The authors suggest that apparently hybrid work is really hard to manage, "As some workers have returned to offices, the downsides of in-and-out hybrid schedules have started to become clearer, from awkward Zoom calls in conference rooms to emotional exhaustion for workers and logistical headaches ensuring team members are in the office at the same time".
That seems like a test of good management to me which although quite challenging, with good systems and sound logistical planning, it should be possible to manage the needs of both the organisation and the employees. However, there maybe even a greater challenge these organizations are neglecting – their culture.
Referring to Yelp, one company that is going full home working, Jason Schloetzer, associate professor at McDonough School of Business, Georgetown University, says, "I think any kind of job or industry where people can work independently and don't require a lot of intensive collaboration could roll the dice and follow in Yelp's footsteps. But even for those companies that seem uniquely primed to go fully remote, that's not necessarily the culture that every company wants to have".
And to my mind, Schloetzer, is right about culture. Complete home working is akin to having a full compliment of contractors on board instead of engaged employees. How can people become engaged with the organisation if they cannot use all of their senses to fully engage with one another?
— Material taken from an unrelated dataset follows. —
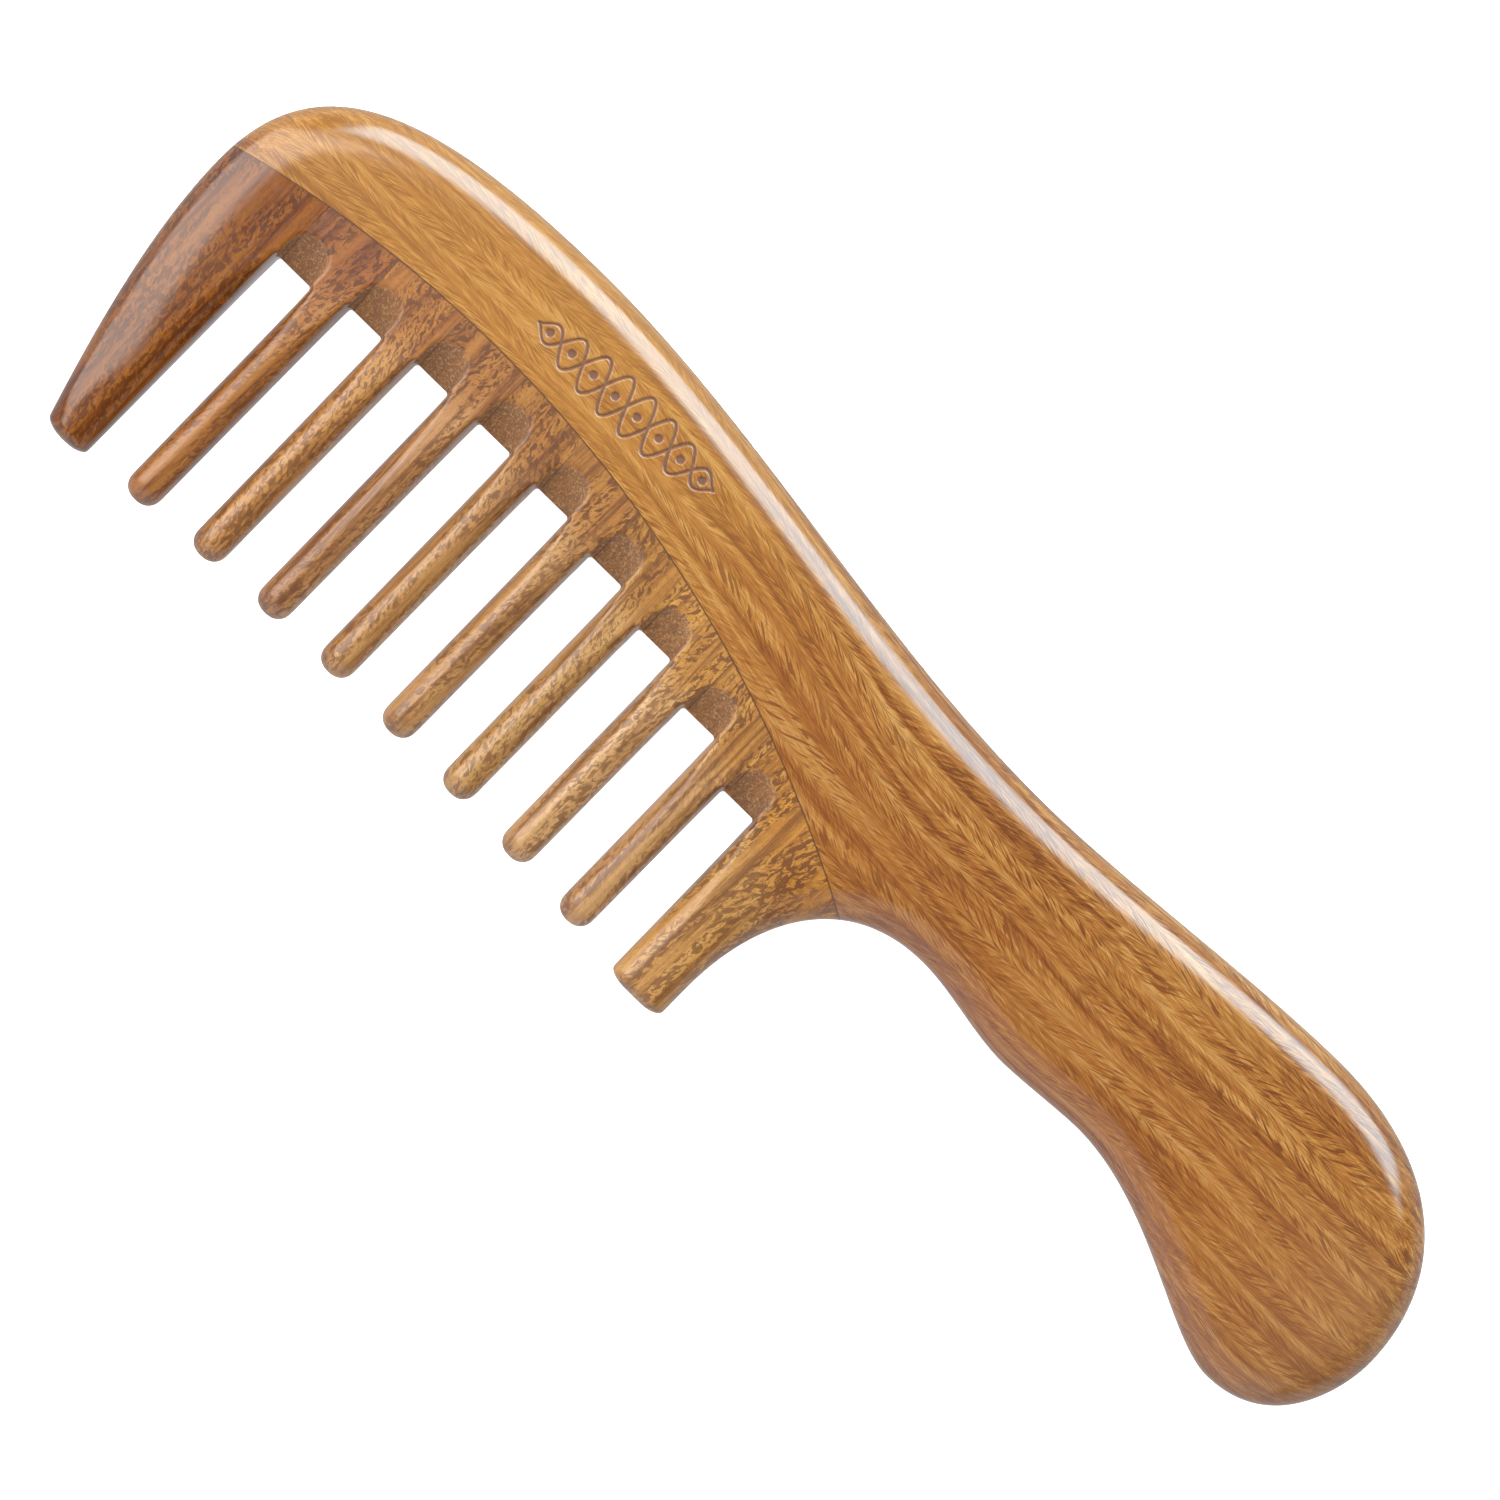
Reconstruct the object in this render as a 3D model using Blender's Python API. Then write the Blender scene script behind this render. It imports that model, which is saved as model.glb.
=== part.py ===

Traditionally, how do organisations build and sustain the culture that enables them to be successful both now and into the future? At the broadest level, they build culture through the myriad interactions people have with one another to create "the way we do things around here" – the commonly accepted description and underpinnings of culture.
Undertaking research into a new book on corporate culture (to be released in November), my co-author Dr. Melinda Muth and I, have discerned that corporate culture is established by two things – the founder's values and the demands their industry places on them. Once established, it's sustained by who they employ, how these people are inducted, how they are recognised and rewarded, and the behaviour displayed by their leaders. And that behaviour is leveraged through the "Personality" the organisation develops (their internal or external Locus of Control); the Rules and Policies developed and practised; the Formal Statements leaders make (internally and externally); the Rituals of how the people interact; the Physical Space within which the people work; and the Words and Language used in conversations, particularly by the leaders who set the tone and ultimately the culture, from the top.
How many of these critical cultural factors are present during virtual meetings?
Our work also suggests that leader behaviour, the consistency between organisational policy and leader actions, along with leader role modelling, determines the degree to which the organisation's culture emphasises ethics and positive behaviour. In practical terms for those organisations who have gone fully virtual, I find it beyond my comprehension as to how this will work.
Virtual organisations may be successful to some extent in industries where employees are tasked with work that perhaps requires a single-minded focus, such as in certain sectors of the IT industry – industry demands was one of the two factors in the development of corporate culture we discerned in our research. And if we look at the organisations mentioned earlier who are purportedly going fully virtual - Airbnb, 3M, Spotify and Yelp – which of these would be suited to becoming virtual organisations?
If I'm to predict the future, then I'd suggest that of those organisations, Yelp (the review website), Airbnb (the accommodation booking website) and Spotify (music streaming), because of the nature of their business and particularly the methods they use to connect with their suppliers and customers, are most likely to be successful "virtually". However, even here, my future vision is that they will still have a small corporate cadre of people who physically work together, with the rest of their employees, as 'contractors".
My concern however, is for those companies such as 3M who have a different modus operandi. 3M (founded in 1902) operates in a myriad of industries and relies on their innovative employees to continually develop and produce products that you and I use every day. They've become extremely effective at connecting their 95,000 global employees virtually. However, they are also very good at encouraging their employees to meet face-to-face to share ideas, work in project teams and to support one another (in physical locations) and in the process, use all their senses to maintain their core mission of "innovation". Maybe in moving to a new modus operandi they've been seduced by their "virtual" successes?
So before going virtual, my advice to Boards and CEO's considering how to structure and manage their organisations in this "new normal", is to seriously consider how important the development and sustenance of their corporate culture is to the long-term success of the organisation.
It would be disappointing if further down the track, people setting the tone at the top of a virtual organisation were to say, "Have we lost our touch?"